As West Ham manager Sam Allardyce cites a motoring manual in his defence of some robust play by Andy Carroll, Will Batchelor agrees that you cannot argue with cold hard data.
Carroll claim shows appliance of science behind Allardyce's answers
Question. What is the braking distance of your classic English centre forward, on a dry day, with a light head wind, chasing a speculative ball from midfield? I'll accept your answer to the nearest half-yard or 50cm.
OK, how about a nimble South American winger with the sun in his eyes? A cultured Scandinavian right-back nursing a slight hamstring injury? Come along, we haven't got all day. You don't know, do you?
Typical. Call yourself a football fan and yet you do not even bother to get a grip of the basic facts.
To be fair, you are not alone. Most players, pundits and coaches could not give you an answer either.
Thank goodness, then, for Sam Allardyce. The West Ham United manager, who has always been a pioneer in the appliance of sports science, is an avid collector of such data.

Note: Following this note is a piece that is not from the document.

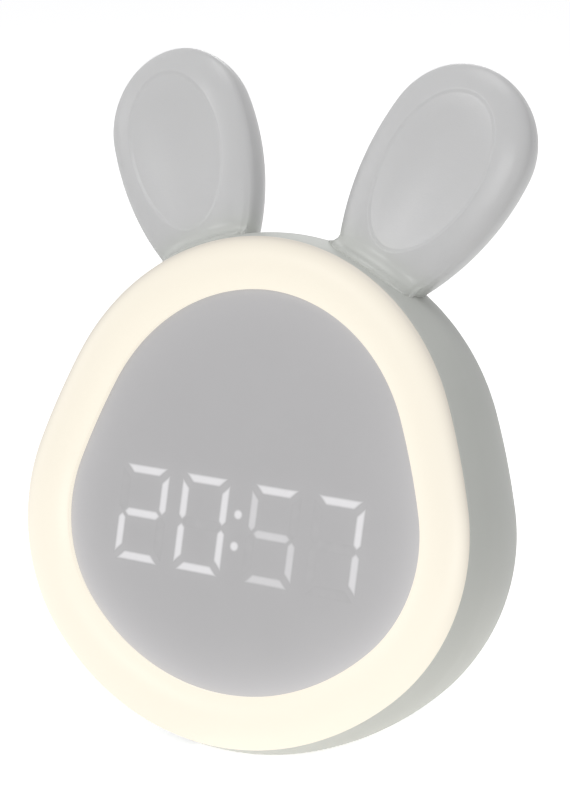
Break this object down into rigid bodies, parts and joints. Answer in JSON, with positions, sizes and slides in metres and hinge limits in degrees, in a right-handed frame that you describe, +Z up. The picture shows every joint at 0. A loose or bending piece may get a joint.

"It's like your Highway Code," said Allardyce, in reference to the motoring manual novice drivers must learn before gaining a UK driving licence.
"If you're travelling at 60mph, you don't just stop," he explained. Indeed not. As we all know, or have just Googled, you'll need 73 metres or 18 car lengths.
"If Andy is travelling at 15mph," he went on, arguably still overestimating Carroll's top speed, "he can't just stop dead when he's not going to make it."
Exactly. You cannot argue with science. Obviously, Allardyce has not yet had time to show us the braking distance data in full.
But I'm guessing it is very complex, taking into account a myriad of factors including weight-to-speed ratios, moisture levels and wind factor.
Plus, of course, whether or not the referee is watching.